Together with the Rev. Lewis Woodson (1806-1878) a sympathetic white minister and AME member and two other African Americans representing the AME Church, and 18 European-American representatives of the Cincinnati Annual Conference of the Methodist Episcopal Church (M.E.C.), Payne served on the founding board of directors and which later purchased Wilberforce University in Wilberforce, Ohio in 1856. It was named for the now deeply revered William Wilberforce, (1759-1833) who was a long serving British political and social leader, firm abolitionist and deep Christian believer in the Gospel, who worked tirelessly for his anti-slavery and abolishing the African trans-Atlantic slave trade causes for decades as a longtime member of the lower chamber of the British Parliament in the House of Commons. Among the trustees who supported the abolitionist cause and African-American education was Salmon P. Chase, previously Governor of Ohio, who was appointed in 1864 as Chief Justice of the U.S. Supreme Court by 16th President Abraham Lincoln after serving as U S. Secretary of the Treasury in Lincoln's cabinet for 3 years during the early American Civil War, to succeed longtime Chief Justice Roger B. Taney who had died. The denominations jointly sponsored Wilberforce in 1856 to provide collegiate education to African Americans. It was the first historically black college in which African Americans were part of the founding.

The town of Wilberforce was located at what had been a popular summer resort, called Tawawa Springs. It was patronized by people from Cincinnati further south on the Ohio River, including abolitionists, as well as many white planters from the South, who often brought their mistresses of color and "natural" (illegitimate) multi-racial children with them for extended stays.

In one of the paradoxical results of slavery, by 1860 most of the college's more than 200 paying students were mixed-race offspring of wealthy southern planters, who gave their children the education in Ohio which they could not get in the South. The men were examples of white fathers who did not abandon their mixed-race children, but passed on important social capital in the form of education; they and others also provided money, property and apprenticeships.

With the outbreak of Civil War in the Spring of 1861, the planters withdrew their sons from the college, and the Cincinnati Annual Conference of the M.E, Church (which was generally white-only) felt it needed to use its resources to support social efforts related to the war. The college had to close temporarily because of these financial difficulties. In 1863, Rev. Payne persuaded his fellow ministers and lay members of the AME Church to buy the debt and take over the college outright from the Methodist Episcopalians of Cincinnati. Payne was then selected as president, becoming the first African-American college president in the United States. The AME had to reinvest in the college two years later, when a southern sympathizer damaged buildings by an arson fire. Payne helped organize fundraising and rebuilding. White sympathizers gave large donations, including $10,000 donations each from founding board member Salmon P. Chase and another supporter from Pittsburgh, as well as $4200 from a white woman.

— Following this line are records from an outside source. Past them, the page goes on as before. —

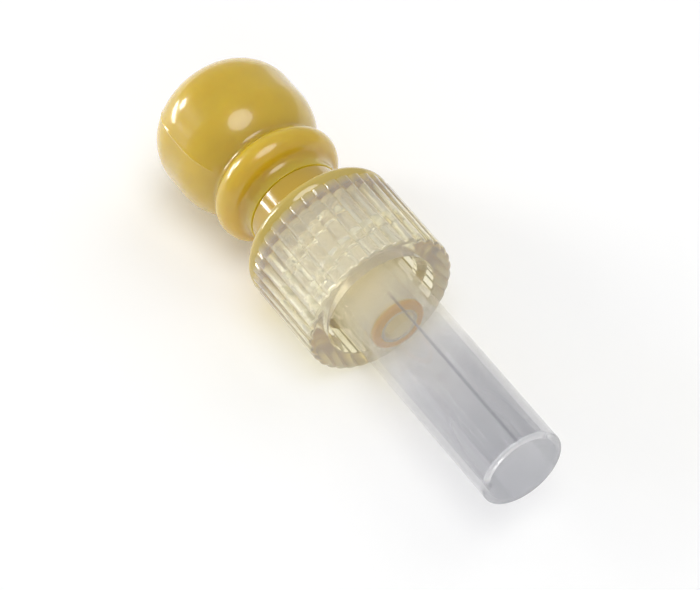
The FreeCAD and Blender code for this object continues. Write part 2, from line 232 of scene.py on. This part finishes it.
def rounded(corners, steps=5):
    """An open outline through corners (station, radius, rounding), with its corners rounded."""
    points = []
    for place, corner in enumerate(corners):
        here = Vector(corner[:2])
        rounding = corner[2] if len(corner) > 2 else 0.0
        if rounding == 0.0 or place in (0, len(corners) - 1):
            points.append(tuple(here))
            continue
        back = (Vector(corners[place - 1][:2]) - here).normalized()
        ahead = (Vector(corners[place + 1][:2]) - here).normalized()
        half = back.angle(ahead) / 2
        reach = rounding / math.tan(half)
        centre = here + (back + ahead).normalized() * (rounding / math.sin(half))
        first = here + back * reach - centre
        last = here + ahead * reach - centre
        begin = math.atan2(first.y, first.x)
        sweep = (math.atan2(last.y, last.x) - begin + math.pi) % (2 * math.pi) - math.pi
        points += arc(centre, rounding, begin, begin + sweep, steps)
    return points


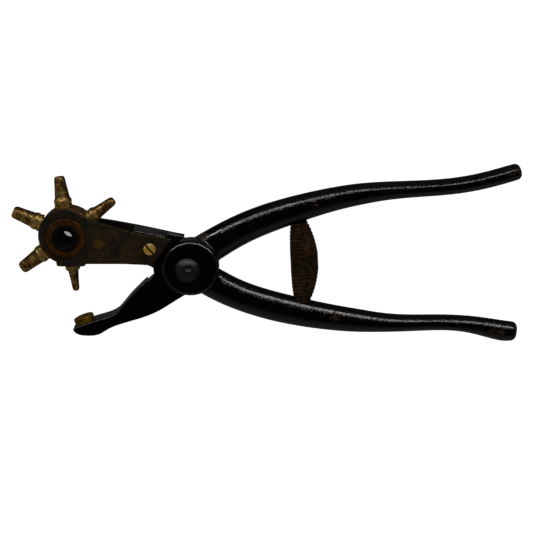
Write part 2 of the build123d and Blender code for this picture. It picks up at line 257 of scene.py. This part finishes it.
STAIN = Vector((-40.6 * MM, 11.1 * MM, 0.0))        # ochre spot on the front plate
SCREW_SLOT_ANGLE = math.radians(-50)
SCREW_SLOT_HALF = 0.45 * MM
RUST_DARK = (0.014, 0.006, 0.003)
RUST = (0.060, 0.020, 0.004)
RUST_BRIGHT = (0.20, 0.070, 0.012)


def black_japanning():
    """Glossy black enamel on a casting: lumps, chips on the ridge, rust."""
    look = Shader("black_japanning")
    ridge = look.attribute("ridge")
    edge = look.attribute("edge")
    grain = look.noise(0.9 * MM, 5, 0.7)
    chips = look.plus(grain, look.times(ridge, 0.15))
    chips = look.plus(chips, look.times(edge, 0.05))
    patch = look.noise(8 * MM, 3, 0.5)
    chips = look.plus(chips, look.times(patch, 0.14))
    chipped = look.band(chips, 0.765, 0.80)
    spots = look.times(look.noise(1.8 * MM, 6, 0.7), 0.6)
    rusted = look.band(look.plus(spots, look.attribute("rusty")), 0.48, 0.60)
    rust_tone = look.steps(
        look.noise(0.7 * MM, 6, 0.75),
        (0.40, RUST_DARK), (0.54, RUST), (0.70, RUST_BRIGHT),
    )
    dust = look.noise(3 * MM, 6, 0.7)
    enamel = look.steps(
        dust,
        (0.36, (0.0010, 0.0010, 0.0011)), (0.55, (0.0024, 0.0022, 0.0022)),
        (0.70, (0.0070, 0.0052, 0.0042)),
    )
    metal_tone = look.steps(
        look.noise(0.5 * MM, 3, 0.6),
        (0.30, (0.045, 0.018, 0.008)), (0.55, (0.15, 0.08, 0.045)),
        (0.75, (0.45, 0.36, 0.28)),
    )
    colour = look.mix(chipped, enamel, metal_tone)
    colour = look.mix(rusted, colour, rust_tone)
    gloss = look.scaled(look.noise(2.5 * MM, 5, 0.65), 0.06, 0.24)
    rough = look.blend(chipped, gloss, 0.45)
    rough = look.blend(rusted, rough, 0.8)
    lumps = look.bump(look.noise(6 * MM, 2, 0.5), 0.12 * MM)
    orange_peel = look.bump(look.noise(0.9 * MM, 3, 0.6), 0.02 * MM, lumps)
    blisters = look.times(look.noise(0.8 * MM, 3, 0.6), ridge)
    normal = look.bump(blisters, 0.2 * MM, orange_peel)
    normal = look.bump(look.minus(1.0, chipped), 0.03 * MM, normal)
    metal = look.times(rusted, 0.6)
    return look.finish(colour, rough, metal, normal, shine=0.65)


def rusty_plate():
    """Brown, mottled old steel with olive and red patches and pits."""
    look = Shader("rusty_plate")
    edge = look.attribute("edge")
    broad = look.noise(7 * MM, 5, 0.62, 0.4)
    fine = look.noise(1.6 * MM, 6, 0.7)
    streak = look.noise(2.4 * MM, 5, 0.65, 0.0, (1.0, 0.35, 1.0))
    mottle = look.plus(look.times(broad, 0.42), look.times(fine, 0.36))
    mottle = look.plus(mottle, look.times(streak, 0.22))
    tone = look.steps(
        mottle,
        (0.40, (0.008, 0.008, 0.005)),
        (0.46, (0.022, 0.016, 0.006)),
        (0.52, (0.044, 0.025, 0.006)),
        (0.58, (0.080, 0.043, 0.006)),
        (0.66, (0.034, 0.010, 0.004)),
    )
    rust = look.band(look.noise(3.2 * MM, 6, 0.68, 0.3), 0.5, 0.66)
    tone = look.mix(look.times(rust, 0.75), tone, (0.066, 0.022, 0.007))
    grey = look.band(look.noise(9 * MM, 4, 0.6), 0.52, 0.7)
    tone = look.mix(look.times(grey, 0.6), tone, (0.022, 0.023, 0.016))
    radius = look.radius_from(HUB)
    heel_start, heel_full = 26 * MM, 42 * MM
    heel = look.band(radius, heel_start, heel_full)
    tone = look.mix(look.times(heel, 0.6), tone, (0.026, 0.013, 0.005))
    head_edge, head_full = 15 * MM, 11 * MM
    head = look.band(radius, head_edge, head_full)
    tone = look.mix(look.times(head, 0.55), tone, (0.017, 0.015, 0.008))
    stain_edge, stain_full = 4.2 * MM, 0.6 * MM
    stain = look.band(look.radius_from(STAIN), stain_edge, stain_full)
    stain = look.band(look.times(stain, fine), 0.12, 0.5)
    tone = look.mix(stain, tone, (0.14, 0.070, 0.005))
    # Painted shade: the face turned towards the other plate is darkened.
    inner_face_shade = look.times(look.attribute("painted_shade"), 0.85)
    tone = look.mix(inner_face_shade, tone, (0.004, 0.0035, 0.003))
    # Worn edges of the plate, drawn lighter.
    lighter = look.band(look.plus(edge, look.times(fine, 0.6)), 0.8, 1.2)
    tone = look.mix(look.times(lighter, 0.5), tone, (0.065, 0.060, 0.048))
    rough = look.blend(lighter, look.scaled(fine, 0.45, 0.8), 0.38)
    pits = look.band(look.cells(1.3 * MM), 0.12, 0.42)
    normal = look.bump(pits, 0.04 * MM)
    normal = look.bump(look.noise(0.7 * MM, 6, 0.7), 0.06 * MM, normal)
    return look.finish(tone, rough, 0.5, normal, shine=0.35)


def aged_brass(name, dark, warm, bright, rough, shine, metal=0.4, tube=False, slotted=False):
    """Tarnished brass: grey-brown film, warm metal and bright worn spots.

    rough is the roughness of the worn spots and that of the film. A tube is
    brighter at its collar and at its tip and has a painted sheen on its faces
    toward the front and back; a slotted screw has painted shade in its slot.
    """
    look = Shader(name)
    film = look.noise(2.2 * MM, 6, 0.68)
    fine = look.noise(0.55 * MM, 5, 0.7)
    mix = look.plus(look.times(film, 0.5), look.times(fine, 0.5))
    if tube:
        radius = look.radius_from(HUB)
        collar_edge, collar_full = 17.2 * MM, 15.6 * MM
        collar = look.band(radius, collar_edge, collar_full)
        mix = look.plus(mix, look.times(collar, 0.075))
        tip_start, tip_full = 23.5 * MM, 26.0 * MM
        tip = look.band(radius, tip_start, tip_full)
        mix = look.plus(mix, look.times(tip, 0.03))
        # Painted sheen: lighter where the tube faces the front and back, darker on its
        # sides.
        lighter = look.band(look.upward(), 0.25, 0.95)
        mix = look.plus(mix, look.times(lighter, 0.10))
        mix = look.minus(mix, 0.065)
    tone = look.steps(mix, (0.41, dark), (0.51, warm), (0.63, bright))
    stain = look.band(look.noise(3.5 * MM, 5, 0.6), 0.5, 0.66)
    tone = look.mix(look.times(stain, 0.65), tone, dark)
    rough_worn, rough_film = rough
    roughness = look.scaled(mix, rough_film, rough_worn)
    scratches = look.noise(0.35 * MM, 4, 0.6)
    normal = look.bump(scratches, 0.03 * MM)
    normal = look.bump(look.noise(1.4 * MM, 4, 0.6), 0.07 * MM, normal)
    if slotted:
        # Painted shade in the screw's slot; the line runs through every depth, so the
        # screw's rear end gets it too.
        slot = look.slot_line(SCREW, SCREW_SLOT_ANGLE, SCREW_SLOT_HALF)
        tone = look.mix(slot, tone, (0.006, 0.004, 0.002))
    return look.finish(tone, roughness, metal, normal, shine)


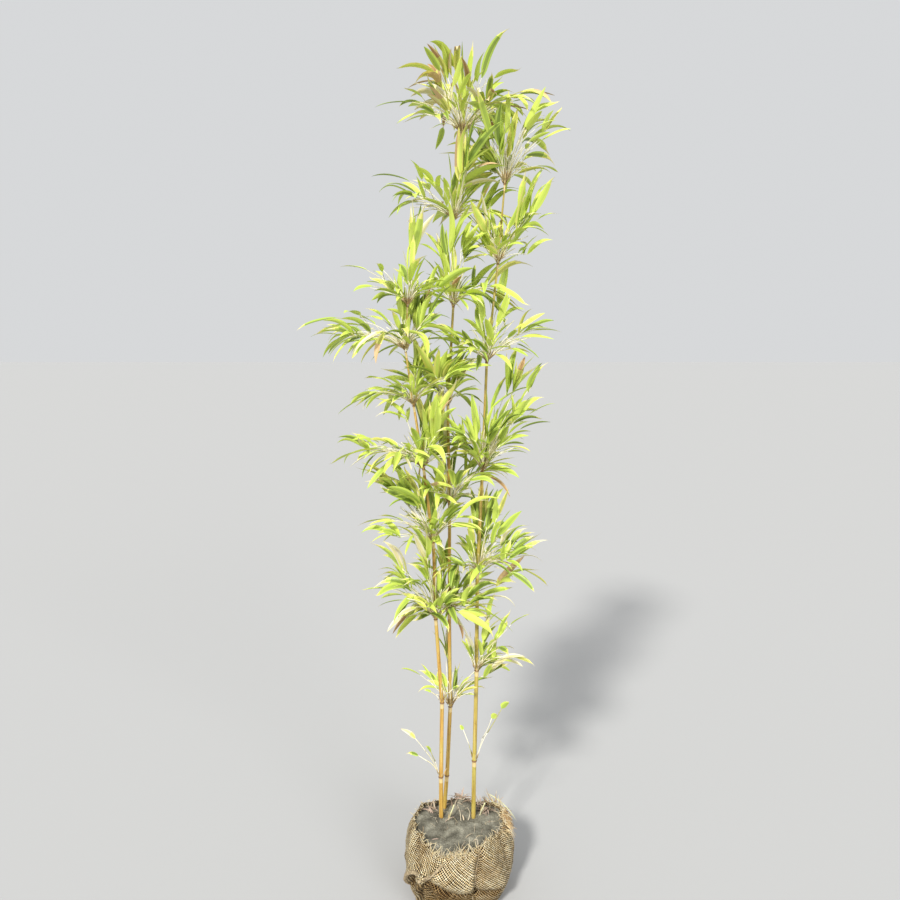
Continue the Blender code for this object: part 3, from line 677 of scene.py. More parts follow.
def add_culm(name, culm, rng):
    batch = Batch()
    stations = culm_stations(culm, CULM_SKINS[name])
    points = []
    looks = []
    for centre, way, radius, number, look in stations:
        axes = cross_axes(way)
        flat = pi * number + 0.4 * sin(2.0 * number)
        for turn in turns_of(CULM_SIDES):
            hollow = GROOVE_DEPTH * bump(angle_from(turn, flat), 0, GROOVE_SPREAD)
            reach = radius * (1 - hollow + rng.uniform(-SKIN_UNEVEN, SKIN_UNEVEN))
            points.append(centre + reach * about(turn, *axes))
        looks += [look] * CULM_SIDES
    looks[-CULM_SIDES:] = [CULM_SKINS[name]] * 2
    batch.add(points, tube_faces(len(stations), CULM_SIDES), looks)
    batch.piece("culm_skin_" + name, "culm", "culm_" + name)


# --- tufts: the source's rule ---------------------------------------------------------

def tuft_sites():
    sites = []
    for name, tufts in TUFTS.items():
        culm = CULMS[name]
        nodes = culm_nodes(culm)
        for tuft in tufts:
            node = nodes[tuft.node]
            last = len(culm.internodes) - 1
            axis = leaning(culm.internodes[min(tuft.node, last)][1], culm.back_lean)
            sideways = SPACE_SIDE * (tuft.right[0] - tuft.left[0])
            upwards = SPACE_LIFT * (tuft.top[1] + tuft.low)
            centre = node + Vector((sideways, culm.depth, upwards))
            reach = SPACE_SHARE * (tuft.left[0] + tuft.right[0] + tuft.top[1]) / 3
            sites.append(Site(name, tuft, node, axis, culm_radius(culm, node), centre, reach))
    return sites


def line_distance(point, start, end):
    run = end - start
    share = (point - start).dot(run) / run.length_squared
    return (point - start - min(max(share, 0.0), 1.0) * run).length


def limb_stretches():
    stretches = []
    for culm in CULMS.values():
        centres = culm_nodes(culm)
        way = leaning(culm.internodes[-1][1], culm.back_lean)
        centres.append(centres[-1] + CULM_TIP * way)
        for low, high in zip(centres, centres[1:]):
            stretches.append((low, high, culm_radius(culm, low)))
    return stretches


def collar_stretch(site):
    high = site.node + (RIDGE_HALF + COLLAR_HEIGHT) * site.axis
    return site.node, high, site.radius + COLLAR_WALL + 2 * GAP


def reach_at(tuft, azimuth):
    side = tuft.right[0] if cos(azimuth) > 0 else tuft.left[0]
    depth = max(DEPTH_SHARE * 0.5 * (tuft.left[0] + tuft.right[0]), min(LEAST_DEPTH, tuft.top[1]))
    return depth + (side - depth) * cos(azimuth) ** 2


def limit_offset(tuft, azimuth, rise):
    level = sqrt(1 - rise ** 2) * reach_at(tuft, azimuth)
    room = tuft.top[1] - TUFT_LIFT if rise > 0 else TUFT_LIFT - tuft.low
    return Vector((level * cos(azimuth), level * sin(azimuth), TUFT_LIFT + rise * room))


def leaf_targets(tuft, rng):
    yield Vector((-tuft.left[0], rng.uniform(-0.02, 0.02), tuft.left[1]))
    yield Vector((tuft.right[0], rng.uniform(-0.02, 0.02), tuft.right[1]))
    yield Vector((tuft.top[0], TOP_LEAF_DEPTH, tuft.top[1]))
    first = rng.uniform(0, 2 * pi)
    for number in range(TARGETS_PER_TWIG * tuft.twigs):
        rise = HIGHEST_RISE - (HIGHEST_RISE - LOWEST_RISE) * (number * GOLDEN_SHARE % 1)
        yield limit_offset(tuft, first + number * GOLDEN_ANGLE, rise)


def heading(azimuth, elevation):
    level = cos(elevation)
    return Vector((level * cos(azimuth), level * sin(azimuth), sin(elevation)))


def angles_of(way):
    return atan2(way.y, way.x), atan2(way.z, hypot(way.x, way.y))


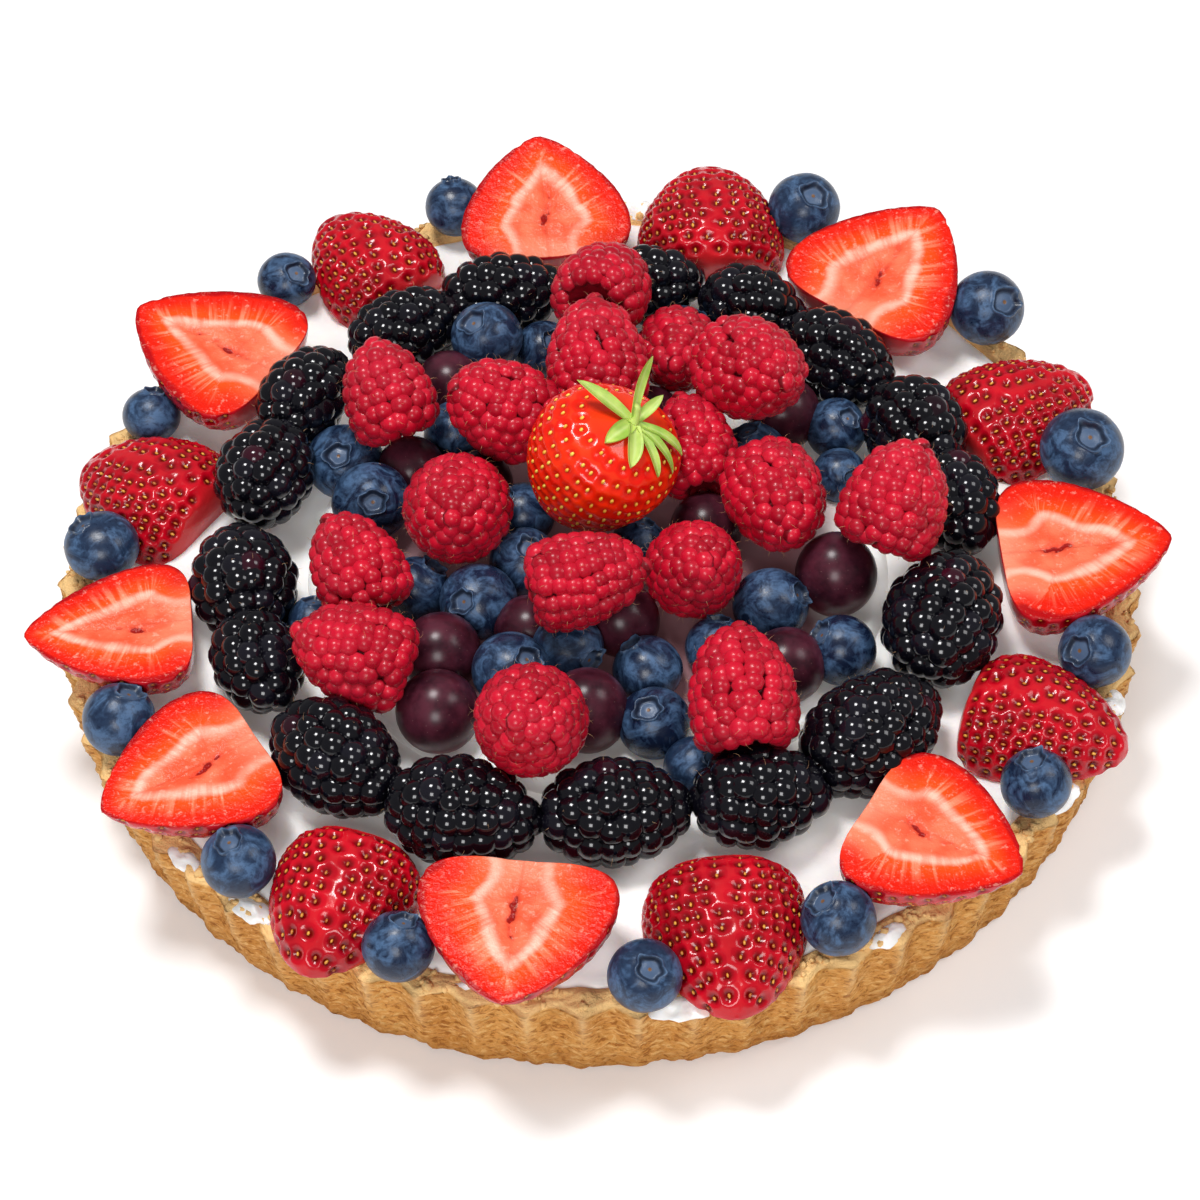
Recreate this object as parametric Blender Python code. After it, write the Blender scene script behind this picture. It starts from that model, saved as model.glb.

The United States Congress, then dominated by Radical Republicans passed a $25,000 grant for the college to aid in its rebuilding. Payne led the college until 1877. Payne traveled twice to Europe, where he consulted with other British Methodist clergy there and studied their several colleges and education programs.

In April 1865, after the Civil War, Payne returned to the South for the first time in 30 years. Knowing how to build an organization, he took nine missionaries and worked with others in Charleston to establish the AME denomination. He organized missionaries, committees and teachers to bring the AME Church to freedmen. By only a year later, the church had grown by 50,000 congregants in that part of the South.

By the end of the Reconstruction era in 1877, AME congregations existed across the South from Florida to Texas, and more than 250,000 new adherents had been brought into the church. While it had a northern center, the growing AME Church was strongly influenced by its expansion in the South. The incorporation of many congregants with different practices and traditions of worship and music styles helped shape the national AME Church. It began to reflect more of the African-American culture of the South.

In 1881, he founded the Bethel Literary and Historical Society, a club which invited speakers to present and speak on topics relevant to African-American life and a part of the flourishing "Lyceum movement".

Bishop Payne died on November 2, 1893, having served the African Methodist Episcopal Church for more than 50 years.